I went to high school in Premont, a small town in South Texas, and I am not aware of any federal earmarks they have ever received for anything. Boy, what the folks in Premont could have done with just a smidgen of that pork that Palin was pigging out on!!

As Kevin Drum notes, she’s the Earmark Queen.

Sarah Palin = Harriet Miers?

The only thing the media is going to talk about for the next week or two is the revelation that Sarah Palin’s 17-year-old unwed daughter is five months pregnant with a shotgun wedding in her immediate future.
But that is only the tip of the iceberg. You would need a flowchart to keep up with the avalanche of bad news coming out about John McCain’s VP pick.
I tend to agree with Barack Obama that Palin’s family should be off limits. But I think it is fair to point out that this is yet another example of failed Republican policies at work.
It would be different if Palin wasn’t an outspoken advocate for religious right social conservatives, but she is and now her outspoken opposition to birth control and sex education stands out very loudly.

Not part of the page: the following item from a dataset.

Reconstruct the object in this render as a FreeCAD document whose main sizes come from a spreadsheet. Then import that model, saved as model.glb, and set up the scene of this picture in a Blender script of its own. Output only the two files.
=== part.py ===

But I think there are many other problems with Palin that surfaced over the weekend that will take prominence as they sink in, such as her affiliation with a radical right seccessionist group in Alaska during the 1990s. Or her blatant hypocrisy on earmarks and 527 groups. Or her vast lack of knowledge on any number of issues that will come up during the campaign.

Hilzoy sums it up thusly:
Sarah Palin's record speaks for itself. She is a far rightwing nut who has abused government power for personal reasons. Repeatedly. She was a member of a group calling for secession from the very country she now wants to lead. She is a bald-faced liar. She is as ignorant of science as she is of American history. She may be well-liked in Alaska, but even there they think it's ridiculous to imagine her a heartbeat from the presidency.


There is already speculation that Palin will be forced off of the ticket before the GOP convention is over, like Harriet Miers was pitched over the side for a Supreme Court nomination. I’m not sure that will happen, but I won’t be surprised if it does.